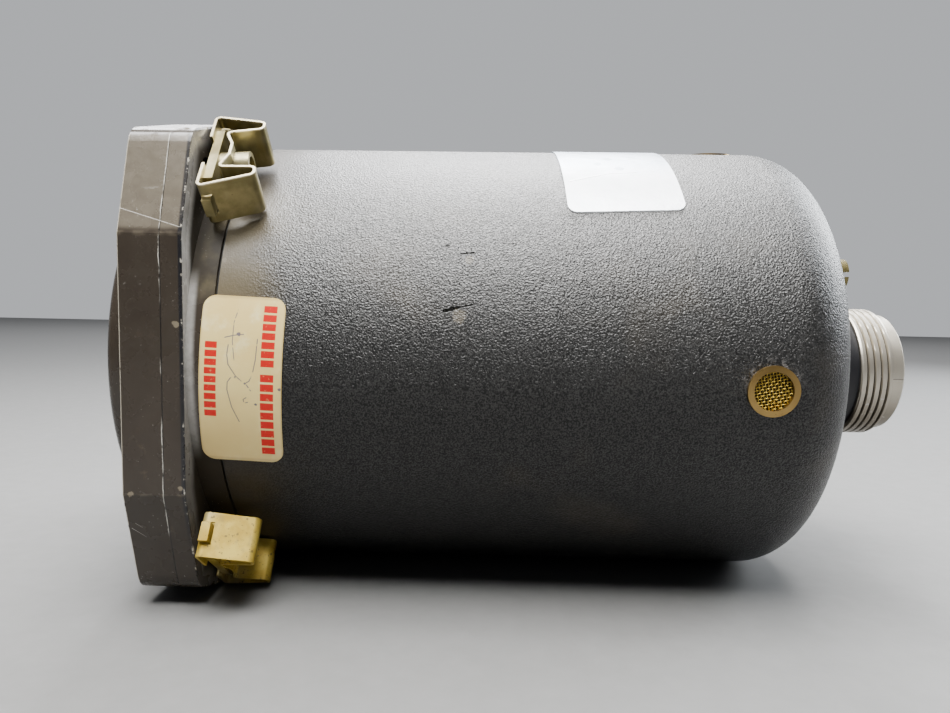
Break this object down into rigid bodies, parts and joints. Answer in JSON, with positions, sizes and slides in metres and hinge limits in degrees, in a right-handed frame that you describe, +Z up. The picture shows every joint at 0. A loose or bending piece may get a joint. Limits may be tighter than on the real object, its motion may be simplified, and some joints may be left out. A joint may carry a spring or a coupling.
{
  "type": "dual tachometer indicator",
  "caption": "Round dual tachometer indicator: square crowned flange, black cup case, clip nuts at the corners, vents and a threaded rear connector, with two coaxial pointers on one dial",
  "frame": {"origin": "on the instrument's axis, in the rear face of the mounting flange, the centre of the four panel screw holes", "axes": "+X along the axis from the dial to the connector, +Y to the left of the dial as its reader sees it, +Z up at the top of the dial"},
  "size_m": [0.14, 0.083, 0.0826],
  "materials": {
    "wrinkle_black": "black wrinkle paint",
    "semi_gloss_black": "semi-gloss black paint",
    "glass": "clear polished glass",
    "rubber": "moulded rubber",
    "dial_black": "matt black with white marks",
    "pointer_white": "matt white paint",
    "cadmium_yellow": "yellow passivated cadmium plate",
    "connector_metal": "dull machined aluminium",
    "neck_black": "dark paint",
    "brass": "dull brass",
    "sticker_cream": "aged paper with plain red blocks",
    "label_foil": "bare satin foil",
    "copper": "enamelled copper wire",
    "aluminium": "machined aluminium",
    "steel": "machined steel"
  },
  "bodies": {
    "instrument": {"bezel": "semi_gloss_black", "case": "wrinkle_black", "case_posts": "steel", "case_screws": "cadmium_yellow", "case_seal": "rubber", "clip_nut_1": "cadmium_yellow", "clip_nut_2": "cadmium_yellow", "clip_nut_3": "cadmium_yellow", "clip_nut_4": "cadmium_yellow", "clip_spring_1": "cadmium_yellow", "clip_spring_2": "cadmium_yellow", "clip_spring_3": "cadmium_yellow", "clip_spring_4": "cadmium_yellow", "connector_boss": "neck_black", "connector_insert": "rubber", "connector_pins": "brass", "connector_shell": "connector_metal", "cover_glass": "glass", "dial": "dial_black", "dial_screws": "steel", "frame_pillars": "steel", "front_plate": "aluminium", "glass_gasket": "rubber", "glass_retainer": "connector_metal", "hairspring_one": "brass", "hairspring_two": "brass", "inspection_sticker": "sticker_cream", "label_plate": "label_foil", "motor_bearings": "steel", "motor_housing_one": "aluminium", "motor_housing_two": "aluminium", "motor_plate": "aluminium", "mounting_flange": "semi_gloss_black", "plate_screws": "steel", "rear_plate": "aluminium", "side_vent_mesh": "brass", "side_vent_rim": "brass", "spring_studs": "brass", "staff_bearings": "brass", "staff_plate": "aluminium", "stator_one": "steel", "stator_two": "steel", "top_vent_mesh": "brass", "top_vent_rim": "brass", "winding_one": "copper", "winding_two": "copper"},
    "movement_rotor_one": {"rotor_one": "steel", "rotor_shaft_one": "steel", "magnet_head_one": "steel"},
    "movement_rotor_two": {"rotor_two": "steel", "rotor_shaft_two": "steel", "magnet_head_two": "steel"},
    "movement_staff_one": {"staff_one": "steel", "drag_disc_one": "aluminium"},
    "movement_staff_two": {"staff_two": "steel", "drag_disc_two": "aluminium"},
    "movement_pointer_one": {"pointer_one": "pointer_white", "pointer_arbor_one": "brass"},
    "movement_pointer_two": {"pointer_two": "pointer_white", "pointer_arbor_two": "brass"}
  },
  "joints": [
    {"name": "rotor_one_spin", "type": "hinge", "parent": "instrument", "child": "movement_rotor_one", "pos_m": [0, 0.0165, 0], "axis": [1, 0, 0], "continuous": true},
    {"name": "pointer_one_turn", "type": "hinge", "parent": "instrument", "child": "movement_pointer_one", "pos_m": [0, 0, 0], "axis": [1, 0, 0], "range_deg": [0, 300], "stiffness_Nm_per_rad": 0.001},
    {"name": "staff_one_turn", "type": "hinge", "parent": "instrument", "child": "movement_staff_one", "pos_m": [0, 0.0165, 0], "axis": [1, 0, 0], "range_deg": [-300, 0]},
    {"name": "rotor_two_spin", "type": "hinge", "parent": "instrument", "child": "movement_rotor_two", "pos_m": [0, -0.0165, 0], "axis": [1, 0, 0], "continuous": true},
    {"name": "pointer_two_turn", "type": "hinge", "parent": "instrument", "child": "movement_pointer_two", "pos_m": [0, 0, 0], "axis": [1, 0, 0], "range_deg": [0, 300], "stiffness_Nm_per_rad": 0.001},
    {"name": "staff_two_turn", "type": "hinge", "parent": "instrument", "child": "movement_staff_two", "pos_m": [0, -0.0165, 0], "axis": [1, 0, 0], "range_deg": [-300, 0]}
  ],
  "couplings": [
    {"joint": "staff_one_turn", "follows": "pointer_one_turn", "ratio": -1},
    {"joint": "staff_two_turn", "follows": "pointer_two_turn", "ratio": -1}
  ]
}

**Problem to solve:**
All of the material above needs to be copied exactly.

**The solution:**
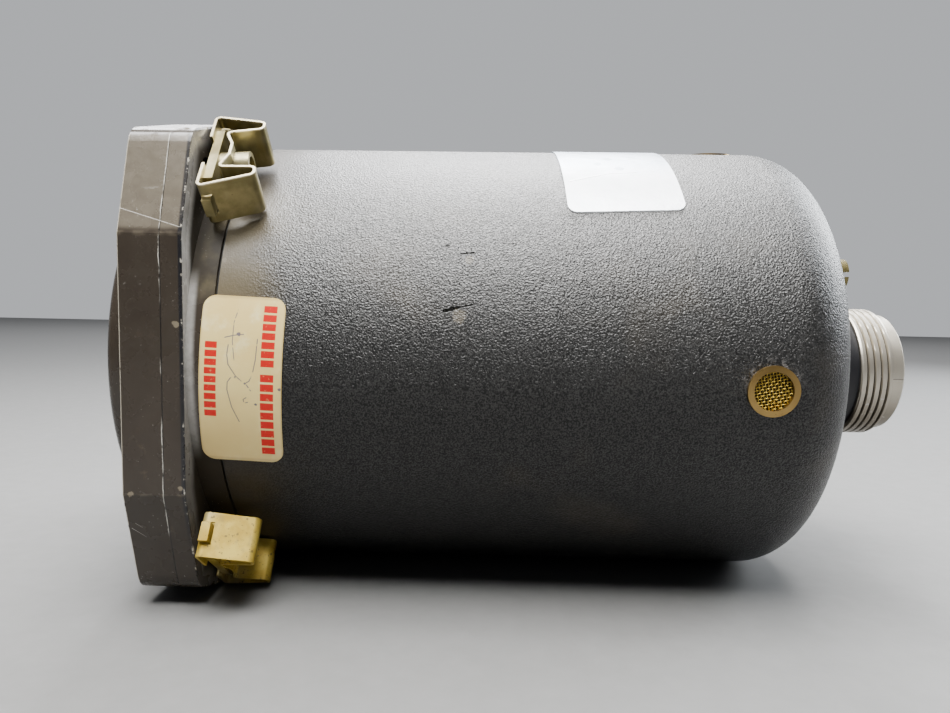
Break this object down into rigid bodies, parts and joints. Answer in JSON, with positions, sizes and slides in metres and hinge limits in degrees, in a right-handed frame that you describe, +Z up. The picture shows every joint at 0. A loose or bending piece may get a joint. Limits may be tighter than on the real object, its motion may be simplified, and some joints may be left out. A joint may carry a spring or a coupling.
{
  "type": "dual tachometer indicator",
  "caption": "Round dual tachometer indicator: square crowned flange, black cup case, clip nuts at the corners, vents and a threaded rear connector, with two coaxial pointers on one dial",
  "frame": {"origin": "on the instrument's axis, in the rear face of the mounting flange, the centre of the four panel screw holes", "axes": "+X along the axis from the dial to the connector, +Y to the left of the dial as its reader sees it, +Z up at the top of the dial"},
  "size_m": [0.14, 0.083, 0.0826],
  "materials": {
    "wrinkle_black": "black wrinkle paint",
    "semi_gloss_black": "semi-gloss black paint",
    "glass": "clear polished glass",
    "rubber": "moulded rubber",
    "dial_black": "matt black with white marks",
    "pointer_white": "matt white paint",
    "cadmium_yellow": "yellow passivated cadmium plate",
    "connector_metal": "dull machined aluminium",
    "neck_black": "dark paint",
    "brass": "dull brass",
    "sticker_cream": "aged paper with plain red blocks",
    "label_foil": "bare satin foil",
    "copper": "enamelled copper wire",
    "aluminium": "machined aluminium",
    "steel": "machined steel"
  },
  "bodies": {
    "instrument": {"bezel": "semi_gloss_black", "case": "wrinkle_black", "case_posts": "steel", "case_screws": "cadmium_yellow", "case_seal": "rubber", "clip_nut_1": "cadmium_yellow", "clip_nut_2": "cadmium_yellow", "clip_nut_3": "cadmium_yellow", "clip_nut_4": "cadmium_yellow", "clip_spring_1": "cadmium_yellow", "clip_spring_2": "cadmium_yellow", "clip_spring_3": "cadmium_yellow", "clip_spring_4": "cadmium_yellow", "connector_boss": "neck_black", "connector_insert": "rubber", "connector_pins": "brass", "connector_shell": "connector_metal", "cover_glass": "glass", "dial": "dial_black", "dial_screws": "steel", "frame_pillars": "steel", "front_plate": "aluminium", "glass_gasket": "rubber", "glass_retainer": "connector_metal", "hairspring_one": "brass", "hairspring_two": "brass", "inspection_sticker": "sticker_cream", "label_plate": "label_foil", "motor_bearings": "steel", "motor_housing_one": "aluminium", "motor_housing_two": "aluminium", "motor_plate": "aluminium", "mounting_flange": "semi_gloss_black", "plate_screws": "steel", "rear_plate": "aluminium", "side_vent_mesh": "brass", "side_vent_rim": "brass", "spring_studs": "brass", "staff_bearings": "brass", "staff_plate": "aluminium", "stator_one": "steel", "stator_two": "steel", "top_vent_mesh": "brass", "top_vent_rim": "brass", "winding_one": "copper", "winding_two": "copper"},
    "movement_rotor_one": {"rotor_one": "steel", "rotor_shaft_one": "steel", "magnet_head_one": "steel"},
    "movement_rotor_two": {"rotor_two": "steel", "rotor_shaft_two": "steel", "magnet_head_two": "steel"},
    "movement_staff_one": {"staff_one": "steel", "drag_disc_one": "aluminium"},
    "movement_staff_two": {"staff_two": "steel", "drag_disc_two": "aluminium"},
    "movement_pointer_one": {"pointer_one": "pointer_white", "pointer_arbor_one": "brass"},
    "movement_pointer_two": {"pointer_two": "pointer_white", "pointer_arbor_two": "brass"}
  },
  "joints": [
    {"name": "rotor_one_spin", "type": "hinge", "parent": "instrument", "child": "movement_rotor_one", "pos_m": [0, 0.0165, 0], "axis": [1, 0, 0], "continuous": true},
    {"name": "pointer_one_turn", "type": "hinge", "parent": "instrument", "child": "movement_pointer_one", "pos_m": [0, 0, 0], "axis": [1, 0, 0], "range_deg": [0, 300], "stiffness_Nm_per_rad": 0.001},
    {"name": "staff_one_turn", "type": "hinge", "parent": "instrument", "child": "movement_staff_one", "pos_m": [0, 0.0165, 0], "axis": [1, 0, 0], "range_deg": [-300, 0]},
    {"name": "rotor_two_spin", "type": "hinge", "parent": "instrument", "child": "movement_rotor_two", "pos_m": [0, -0.0165, 0], "axis": [1, 0, 0], "continuous": true},
    {"name": "pointer_two_turn", "type": "hinge", "parent": "instrument", "child": "movement_pointer_two", "pos_m": [0, 0, 0], "axis": [1, 0, 0], "range_deg": [0, 300], "stiffness_Nm_per_rad": 0.001},
    {"name": "staff_two_turn", "type": "hinge", "parent": "instrument", "child": "movement_staff_two", "pos_m": [0, -0.0165, 0], "axis": [1, 0, 0], "range_deg": [-300, 0]}
  ],
  "couplings": [
    {"joint": "staff_one_turn", "follows": "pointer_one_turn", "ratio": -1},
    {"joint": "staff_two_turn", "follows": "pointer_two_turn", "ratio": -1}
  ]
}